[Goal]
In the records below, begin at the line that has "plate and the desk" and stop after the line that has "if empty is"; quote those lines verbatim and nothing more.

----

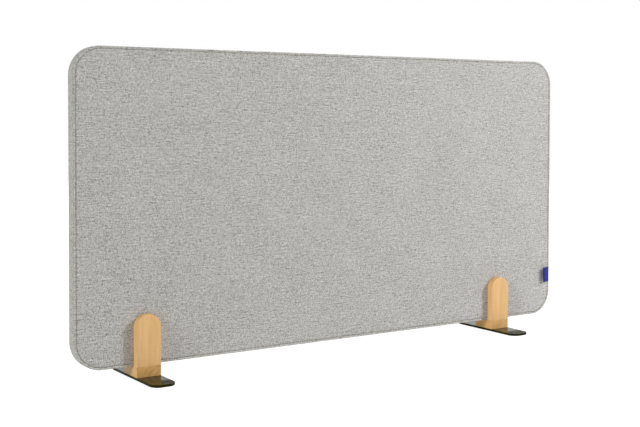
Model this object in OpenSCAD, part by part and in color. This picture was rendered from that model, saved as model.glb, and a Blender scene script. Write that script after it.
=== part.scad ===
// Acoustic desk screen: a fabric covered absorber panel that drops into two
// slotted wooden feet on steel plates. The desk top is z = 0, the middle of the
// panel is x = 0 and y = 0, and the front of the screen faces -Y.

/* [Panel] */
// Width of the covered panel
panel_w = 1200; // [800:10:1800]
// Height of the covered panel
panel_h = 600; // [350:10:900]
// Thickness over both fabric covers
panel_t = 24; // [18:1:40]
// Radius of the four corners
panel_corner_r = 55; // [30:1:90]
// Thickness of the stiff board in the middle
core_t = 8; // [4:1:12]

/* [Cover] */
// Thickness of the woven cover cloth
cover_t = 1.2; // [0.8:0.1:1.6]
// Play between the sewn edge band and the layers inside it
cover_ease = 0.3; // [0.2:0.1:0.6]
// Distance of the top stitching from the panel's edge
stitch_inset = 4.5; // [3.5:0.5:8]
// Width of the sunk line of thread
stitch_w = 1; // [0.6:0.1:1.6]
// Depth of the sunk line of thread
stitch_depth = 0.5; // [0.3:0.1:0.6]

/* [Label] */
// Height of the blank cloth label
label_h = 33; // [20:1:50]
// Reach of the label along the panel, from its sewn end
label_reach = 22; // [12:1:40]
// Distance that the free end stands off the cover
label_lift = 7; // [3:0.5:12]
// Thickness of the folded label
label_t = 1; // [0.6:0.1:1.6]
// Length of the sewn end that lies flat
label_root = 4; // [2:0.5:8]
// Distance of the sewn end from the panel's edge
label_inset = 2; // [2:0.5:6]
// Height of the label's middle above the panel's lower edge
label_z = 91; // [60:1:200]

/* [Feet] */
// Distance of the left foot's middle from the panel's left end
left_foot_setback = 142; // [100:1:300]
// Distance of the right foot's middle from the panel's right end
right_foot_setback = 172; // [100:1:300]
// Width of a foot's wooden parts and of its plate, along the panel
foot_w = 50; // [46:1:80]
// Height of the wooden block under the panel
block_h = 20; // [18:1:40]
// Thickness of the wooden uprights
upright_t = 16; // [12:1:25]
// Height of the uprights above the block
upright_h = 98; // [60:1:160]
// Radius of the uprights' two top corners
upright_corner_r = 25; // [8:1:40]
// Least flat stretch between the two top corners
upright_flat = 1; // [0.5:0.5:5]
// Play between the panel and each upright
slot_gap = 0.3; // [0.2:0.1:0.6]

/* [Dowels] */
// Diameter of the dowels between block and uprights
dowel_d = 8; // [6:1:8]
// Depth of the dowels in the block
dowel_in_block = 13; // [8:1:15]
// Depth of the dowels in the uprights
dowel_in_upright = 20; // [12:1:40]
// Spacing of the two dowels of one upright
dowel_spacing = 28; // [22:1:32]
// Glue gap round a dowel
dowel_gap = 0.05; // [0.05:0.05:0.15]

/* [Steel plate] */
// Length of the plate, across the panel
plate_l = 200; // [150:1:300]
// Thickness of the plate
plate_t = 4; // [3:0.5:6]
// Radius of the plate's corners
plate_corner_r = 18; // [5:1:22]

/* [Screws] */
// Diameter of the screws' shanks
screw_d = 4; // [3:0.5:5]
// Diameter of the countersunk heads
screw_head_d = 8; // [7:0.5:9]
// Height of the countersunk heads
screw_head_h = 2.4; // [1.8:0.1:2.8]
// Length of the screws, with their heads
screw_l = 16; // [12:1:18]
// Length of the screws' points
screw_tip_l = 3; // [2:0.5:4]
// Distance between the two screws of one foot
screw_spacing = 26; // [20:1:32]
// Play round a screw's shank in the plate
screw_gap = 0.25; // [0.15:0.05:0.4]
// Play round a screw's thread and head
thread_gap = 0.05; // [0.05:0.05:0.15]
// Width across the corners of the driver socket
socket_d = 2.8; // [2:0.1:3.2]
// Depth of the driver socket
socket_depth = 1.4; // [0.8:0.1:1.8]

/* [Pads] */
// Diameter of the rubber pads under a plate
pad_d = 14; // [8:1:18]
// Thickness of the rubber pads
pad_t = 1; // [0.6:0.1:2]
// Distance from the plate's edges to the middle of a pad
pad_inset = 13; // [12:1:24]

/* [Hidden] */
$fn = 96;
// How far a cutter runs past the surface that it cuts
overrun = 1;

felt_t = (panel_t - core_t) / 2 - cover_t;
lining_inset = cover_t + cover_ease;
plate_z = pad_t;
block_z = plate_z + plate_t;
slot_z = block_z + block_h;
panel_mid_z = slot_z + panel_h / 2;
cover_face_y = -panel_t / 2;
slot_y = panel_t / 2 + slot_gap;
block_l = 2 * (slot_y + upright_t);
upright_mid_y = slot_y + upright_t / 2;
top_corner_r = min(upright_corner_r, (foot_w - upright_flat) / 2);
left_foot_x = left_foot_setback - panel_w / 2;
right_foot_x = panel_w / 2 - right_foot_setback;

// Rectangle with four round corners, centred on the origin
module rounded_rectangle(width, height, radius) {
    square([width - 2 * radius, height], center = true);
    square([width, height - 2 * radius], center = true);
    for (side = [-1, 1], end = [-1, 1])
        translate([side * (width / 2 - radius), end * (height / 2 - radius)])
            circle(r = radius);
}

// Slab with the panel's outline drawn in by inset, from y to y + thickness
module panel_slab(inset, y, thickness) {
    translate([0, y + thickness, panel_mid_z])
        rotate([90, 0, 0])
            linear_extrude(thickness)
                rounded_rectangle(panel_w - 2 * inset, panel_h - 2 * inset, panel_corner_r - inset);
}

// Frame that follows the panel's outline between two insets
module panel_frame(outer_inset, inner_inset, y, thickness) {
    difference() {
        panel_slab(outer_inset, y, thickness);
        panel_slab(inner_inset, y - overrun, thickness + 2 * overrun);
    }
}

// Layers of the panel

module core_board() {
    color("burlywood")
        panel_slab(lining_inset, -core_t / 2, core_t);
}

module felt() {
    color("dimgray")
        panel_slab(lining_inset, cover_face_y + cover_t, felt_t);
}

module front_felt() {
    felt();
}

module rear_felt() {
    mirror([0, 1, 0])
        felt();
}

// Cloth over one face, with the groove that the top stitching pulls into it
module cover() {
    color("lightgray")
        difference() {
            panel_slab(0, cover_face_y, cover_t);
            panel_frame(
                stitch_inset - stitch_w / 2, stitch_inset + stitch_w / 2,
                cover_face_y - overrun, stitch_depth + overrun
            );
        }
}

module front_cover() {
    cover();
}

module rear_cover() {
    mirror([0, 1, 0])
        cover();
}

// Strip of cloth round the panel's edge, sewn between the two covers
module edge_band() {
    color("silver")
        panel_frame(0, cover_t, cover_face_y + cover_t, panel_t - 2 * cover_t);
}

// Line of thread that lies in a cover's groove
module topstitch() {
    color("gray")
        panel_frame(
            stitch_inset - stitch_w / 2, stitch_inset + stitch_w / 2,
            cover_face_y, stitch_depth
        );
}

module front_topstitch() {
    topstitch();
}

module rear_topstitch() {
    mirror([0, 1, 0])
        topstitch();
}

// Folded cloth label, flat where it is sewn on and standing off at its free end
module edge_label() {
    sewn_x = panel_w / 2 - label_inset;
    bend_x = sewn_x - label_root;
    free_x = sewn_x - label_reach;
    color("mediumblue")
        translate([0, 0, slot_z + label_z - label_h / 2])
            linear_extrude(label_h)
                polygon([
                    [sewn_x, cover_face_y],
                    [bend_x, cover_face_y],
                    [free_x, cover_face_y - label_lift],
                    [free_x, cover_face_y - label_lift - label_t],
                    [bend_x, cover_face_y - label_t],
                    [sewn_x, cover_face_y - label_t]
                ]);
}

// Pieces of one foot, drawn round x = 0

// Places its children at the four dowels
module at_dowels() {
    for (side = [-1, 1], face = [-1, 1])
        translate([side * dowel_spacing / 2, face * upright_mid_y, slot_z])
            children();
}

// Places its children at the two screws, on the plate's lower face
module at_screws() {
    for (face = [-1, 1])
        translate([0, face * screw_spacing / 2, plate_z])
            children();
}

// Block that the panel stands on, bored for the dowels and the screws
module block() {
    color("peru")
        difference() {
            translate([-foot_w / 2, -block_l / 2, block_z])
                cube([foot_w, block_l, block_h]);
            at_dowels()
                translate([0, 0, -dowel_in_block])
                    cylinder(d = dowel_d + 2 * dowel_gap, h = dowel_in_block + overrun);
            at_screws()
                cylinder(d = screw_d + 2 * thread_gap, h = screw_l + thread_gap);
        }
}

// Front upright: a board with round top corners, bored from below
module front_upright() {
    color("tan")
        difference() {
            translate([0, -slot_y, slot_z])
                rotate([90, 0, 0])
                    linear_extrude(upright_t)
                        upright_outline();
            at_dowels()
                translate([0, 0, -overrun])
                    cylinder(d = dowel_d + 2 * dowel_gap, h = dowel_in_upright + overrun);
        }
}

module upright_outline() {
    translate([-foot_w / 2, 0])
        square([foot_w, upright_h - top_corner_r]);
    translate([top_corner_r - foot_w / 2, 0])
        square([foot_w - 2 * top_corner_r, upright_h]);
    for (side = [-1, 1])
        translate([side * (foot_w / 2 - top_corner_r), upright_h - top_corner_r])
            circle(r = top_corner_r);
}

module rear_upright() {
    mirror([0, 1, 0])
        front_upright();
}

module dowels() {
    color("wheat")
        at_dowels()
            translate([0, 0, -dowel_in_block])
                cylinder(d = dowel_d, h = dowel_in_block + dowel_in_upright);
}

// Steel plate with round corners and two countersunk holes from below
module plate() {
    color("#1c1c18")
        difference() {
            translate([0, 0, plate_z])
                linear_extrude(plate_t)
                    rounded_rectangle(foot_w, plate_l, plate_corner_r);
            at_screws() {
                translate([0, 0, -overrun])
                    cylinder(d = screw_d + 2 * screw_gap, h = plate_t + 2 * overrun);
                cylinder(
                    d1 = screw_head_d + 2 * thread_gap,
                    d2 = screw_d + 2 * thread_gap,
                    h = screw_head_h
                );
            }
        }
}

// Two wood screws, their heads flush with the plate's lower face
module screws() {
    color("dimgray")
        at_screws()
            difference() {
                rotate_extrude()
                    polygon([
                        [0, 0],
                        [screw_head_d / 2, 0],
                        [screw_d / 2, screw_head_h],
                        [screw_d / 2, screw_l - screw_tip_l],
                        [0, screw_l]
                    ]);
                translate([0, 0, -overrun])
                    cylinder(d = socket_d, h = socket_depth + overrun, $fn = 6);
            }
}

// Four rubber pads between the plate and the desk
module pads() {
    color("darkslategray")
        for (side = [-1, 1], end = [-1, 1])
            translate([side * (foot_w / 2 - pad_inset), end * (plate_l / 2 - pad_inset), 0])
                cylinder(d = pad_d, h = pad_t);
}

module left_foot() {
    translate([left_foot_x, 0, 0])
        children();
}

module right_foot() {
    translate([right_foot_x, 0, 0])
        children();
}

core_board();
front_felt();
rear_felt();
front_cover();
rear_cover();
edge_band();
front_topstitch();
rear_topstitch();
edge_label();
left_foot() block();  // left_block
left_foot() front_upright();  // left_front_upright
left_foot() rear_upright();  // left_rear_upright
left_foot() dowels();  // left_dowels
left_foot() plate();  // left_plate
left_foot() screws();  // left_screws
left_foot() pads();  // left_pads
right_foot() block();  // right_block
right_foot() front_upright();  // right_front_upright
right_foot() rear_upright();  // right_rear_upright
right_foot() dowels();  // right_dowels
right_foot() plate();  // right_plate
right_foot() screws();  // right_screws
right_foot() pads();  // right_pads
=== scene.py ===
# %% [markdown]
# # A fabric covered desk screen in slotted wooden feet
# This lesson dresses a CAD model of an acoustic desk screen. The CAD gives every
# piece its true size and place, so each step below only adds what a CAD solid
# leaves out: the rolled and stitched edges of the cover, the thread, the rounded
# edges of the wood and the steel, and the finish of every surface. All lengths are
# in metres, and the desk top is z = 0.

# %% Load the frame
import math

import bmesh
import bpy
from bmesh.types import BMEdge, BMVert
from mathutils import Matrix, Vector, noise


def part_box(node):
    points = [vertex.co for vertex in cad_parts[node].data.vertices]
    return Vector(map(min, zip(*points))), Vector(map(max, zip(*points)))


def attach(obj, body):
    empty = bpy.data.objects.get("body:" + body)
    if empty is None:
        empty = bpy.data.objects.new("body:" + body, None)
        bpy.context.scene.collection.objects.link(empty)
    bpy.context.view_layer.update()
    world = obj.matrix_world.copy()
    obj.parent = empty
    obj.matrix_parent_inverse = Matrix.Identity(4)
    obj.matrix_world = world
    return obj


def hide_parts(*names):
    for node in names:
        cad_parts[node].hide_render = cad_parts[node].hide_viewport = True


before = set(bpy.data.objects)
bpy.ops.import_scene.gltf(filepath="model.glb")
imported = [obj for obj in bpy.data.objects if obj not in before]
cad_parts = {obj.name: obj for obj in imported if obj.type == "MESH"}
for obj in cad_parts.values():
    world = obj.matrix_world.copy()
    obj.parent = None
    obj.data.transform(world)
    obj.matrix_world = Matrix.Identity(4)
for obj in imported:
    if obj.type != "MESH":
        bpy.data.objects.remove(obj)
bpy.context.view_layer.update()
MM = 0.001

# %% [markdown]
# ## The camera
# The photograph looks at the screen from its front left, almost level. The lens and
# the place were found by fitting the panel's four straight edges and its corners.
# Shifting the lens down a little frames the screen while the camera stays almost
# level, which keeps upright lines upright. Turning the camera down would frame it
# too, but then they would lean.

# %% Camera
SENSOR_W = 36
LENS = 63.58
SHIFT_Y = -0.1
CAMERA_AT = Vector((-1.3606, -1.9644, 0.5007))
YAW = math.radians(-33.617)
PITCH = math.radians(-1.816)
ROLL = math.radians(-0.135)

camera = bpy.data.objects.new("camera", bpy.data.cameras.new("camera"))
bpy.context.collection.objects.link(camera)
camera.data.sensor_width = SENSOR_W
camera.data.lens = LENS
camera.data.shift_y = SHIFT_Y
level = Matrix.Rotation(math.radians(90), 4, "X")
turn = Matrix.Rotation(YAW, 4, "Z") @ Matrix.Rotation(PITCH, 4, "X") @ Matrix.Rotation(ROLL, 4, "Y")
camera.matrix_world = Matrix.Translation(CAMERA_AT) @ turn @ level
bpy.context.scene.camera = camera
bpy.context.scene.view_settings.view_transform = "Standard"
print("the camera stands", round(CAMERA_AT.length, 2), "m from the origin")

# %% [markdown]
# ## Nodes in a few words
# A procedural finish is a graph of small nodes. Short helpers add a node, do a sum,
# stretch a value or read a noise, so that each finish below reads like a recipe. A
# group is the better form for an effect that several finishes share, because it is
# built once and gets other values in each material.

# %% Nodes and sums
def put(tree, socket, value):
    """Links a socket to an output, or gives it a plain value."""
    if isinstance(value, bpy.types.NodeSocket):
        tree.links.new(value, socket)
    else:
        socket.default_value = value


def add_node(tree, kind, inputs=None, **settings):
    """Adds a node with its settings. inputs gives values to sockets, by name or number."""
    made = tree.nodes.new("ShaderNode" + kind)
    for name, value in settings.items():
        setattr(made, name, value)
    for name, value in (inputs or {}).items():
        put(tree, made.inputs[name], value)
    return made


def calc(tree, operation, *values):
    """Adds a Math node and returns what it puts out."""
    made = tree.nodes.new("ShaderNodeMath")
    made.operation = operation
    for socket, value in zip(made.inputs, values):
        put(tree, socket, value)
    return made.outputs[0]


def blend_numbers(tree, share, low, high):
    """Goes from low to high as share goes from 0 to 1."""
    made = add_node(tree, "Mix", {0: share, 2: low, 3: high}, data_type="FLOAT")
    return made.outputs[0]


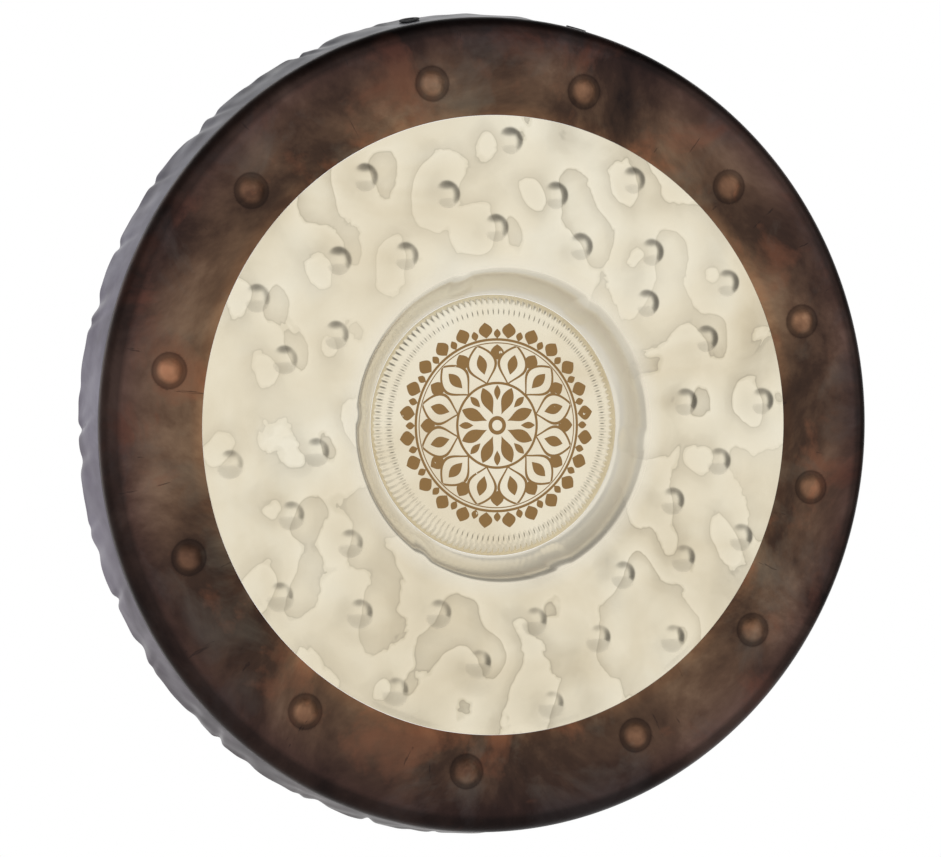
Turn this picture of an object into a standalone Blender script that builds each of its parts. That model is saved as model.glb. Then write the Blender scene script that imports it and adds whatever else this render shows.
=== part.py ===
"""Hammered gong, 660 mm across the shoulder, with a sunken reeded boss.

Metres, +Z up, face towards -Y. The origin is the middle between the two
suspension holes, where the gong hangs. The gong's own axis runs along Y.
"""
import math

import bmesh
import bpy
from mathutils import Vector
from mathutils.geometry import delaunay_2d_cdt

# Sheet and main circles
SHEET = 0.0013            # thickness of the hammered sheet
GAP = 0.0003              # gap kept between two zones of the sheet
SHOULDER_RADIUS = 0.330   # outermost circle of the shoulder
SHOULDER_ROLL = 0.012     # radius of the roll from face to rim
FIELD_RADIUS = 0.250      # edge of the polished playing field
FACE_DISH = 0.004         # how far the field lies behind the shoulder's crest

# Sunken centre
LIP_RADIUS = 0.128        # where the field starts to fall away
CUP_RADIUS = 0.107        # bottom of the moat around the boss
CUP_DEPTH = 0.024         # from the field down to the moat
BOSS_RISE = 0.005         # from the moat up to the boss's flat top
BOSS_FLAT_RADIUS = 0.088  # flat top of the boss
REED_COUNT = 128          # reeds hammered round the boss's edge
REED_DEPTH = 0.0006       # half height of a reed

# Turned-back rim
RIM_DEPTH = 0.040         # from the shoulder's outermost circle to the back edge
RIM_FLARE = 0.009         # how much wider the back edge is than the shoulder
PLEAT_COUNT = 60          # hammer pleats round the back edge
PLEAT_DEPTH = 0.0016      # deepest pleat at the back edge

# Suspension holes and their bushes
HOLE_BEARING = 12.5       # degrees either side of the top
HOLE_FROM_SHOULDER = 0.020
HOLE_RADIUS = 0.0060
BUSH_BORE_RADIUS = 0.0040
BUSH_FLANGE = 0.0024      # flange overhang around the hole
BUSH_LIP = 0.0011         # flange thickness

# Hammered bumps: radius of each circle of bumps, bearings in degrees
# anticlockwise from the right
BUMP_RADIUS = 0.0120
BUMP_HEIGHT = 0.0032
RING_BUMP_HEIGHT = 0.0038
FIELD_BUMPS = (
    (0.116, (53, 107, 176, 236, 294, 354)),
    (0.160, (7, 39, 66, 93, 122, 153, 187, 215, 249, 279, 310, 337)),
    (0.192, (22, 48, 77, 105, 137, 164, 201, 230, 263, 295, 325, 351)),
    (0.230, (5, 31, 61, 89, 121, 154, 187, 215, 246, 280, 310, 336)),
)
RING_BUMPS = ((0.280, (18, 45, 76, 103, 139, 171, 201, 233, 263, 294, 322, 349)),)

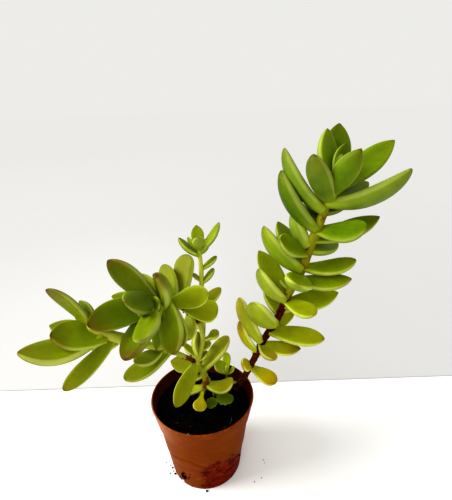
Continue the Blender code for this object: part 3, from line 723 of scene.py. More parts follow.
def old_scars(bark, reach, chance):
    """Random old leaf scars where a stem is bark, as (mm along it, angle round it)."""
    scars = []
    station = FIRST_SCAR
    while station < reach - SCARLESS_TOP:
        if between(bark, station) > LEAST_BARK:
            scars.append((station, float(chance.uniform(0, 2 * math.pi))))
        station += float(chance.uniform(2.2, 4.2))
    return scars


def swelling(roots, station, out):
    """How far a stem swells, in mm, under the leaves that stand on it near a station."""
    swell = 0.0
    for root, direction in roots:
        gap = abs(station - root)
        if gap < SWELL_REACH:
            facing = max(0.0, out.dot(direction))
            swell += SWELL * facing ** 2 * (1 - gap / SWELL_REACH) ** 2
    return swell


def scar_ring(scars, station, angle, radius):
    """How near a place on a stem is to the raised ring round an old scar, from 0 to 1."""
    scar = 0.0
    for place, turn in scars:
        gap = station - place
        if abs(gap) < SCAR_REACH:
            away = (angle - turn + math.pi) % (2 * math.pi) - math.pi
            distance = math.hypot(gap / SCAR_HEIGHT, away * radius / SCAR_WIDTH)
            scar = max(scar, max(0.0, 1 - abs(distance - SCAR_RING) / SCAR_EDGE))
    return scar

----

[Solution for this problem]
// Four rubber pads between the plate and the desk
module pads() {
    color("darkslategray")
        for (side = [-1, 1], end = [-1, 1])
            translate([side * (foot_w / 2 - pad_inset), end * (plate_l / 2 - pad_inset), 0])
                cylinder(d = pad_d, h = pad_t);
}

module left_foot() {
    translate([left_foot_x, 0, 0])
        children();
}

module right_foot() {
    translate([right_foot_x, 0, 0])
        children();
}

core_board();
front_felt();
rear_felt();
front_cover();
rear_cover();
edge_band();
front_topstitch();
rear_topstitch();
edge_label();
left_foot() block();  // left_block
left_foot() front_upright();  // left_front_upright
left_foot() rear_upright();  // left_rear_upright
left_foot() dowels();  // left_dowels
left_foot() plate();  // left_plate
left_foot() screws();  // left_screws
left_foot() pads();  // left_pads
right_foot() block();  // right_block
right_foot() front_upright();  // right_front_upright
right_foot() rear_upright();  // right_rear_upright
right_foot() dowels();  // right_dowels
right_foot() plate();  // right_plate
right_foot() screws();  // right_screws
right_foot() pads();  // right_pads
=== scene.py ===
# %% [markdown]
# # A fabric covered desk screen in slotted wooden feet
# This lesson dresses a CAD model of an acoustic desk screen. The CAD gives every
# piece its true size and place, so each step below only adds what a CAD solid
# leaves out: the rolled and stitched edges of the cover, the thread, the rounded
# edges of the wood and the steel, and the finish of every surface. All lengths are
# in metres, and the desk top is z = 0.

# %% Load the frame
import math

import bmesh
import bpy
from bmesh.types import BMEdge, BMVert
from mathutils import Matrix, Vector, noise


def part_box(node):
    points = [vertex.co for vertex in cad_parts[node].data.vertices]
    return Vector(map(min, zip(*points))), Vector(map(max, zip(*points)))


def attach(obj, body):
    empty = bpy.data.objects.get("body:" + body)
    if empty is None:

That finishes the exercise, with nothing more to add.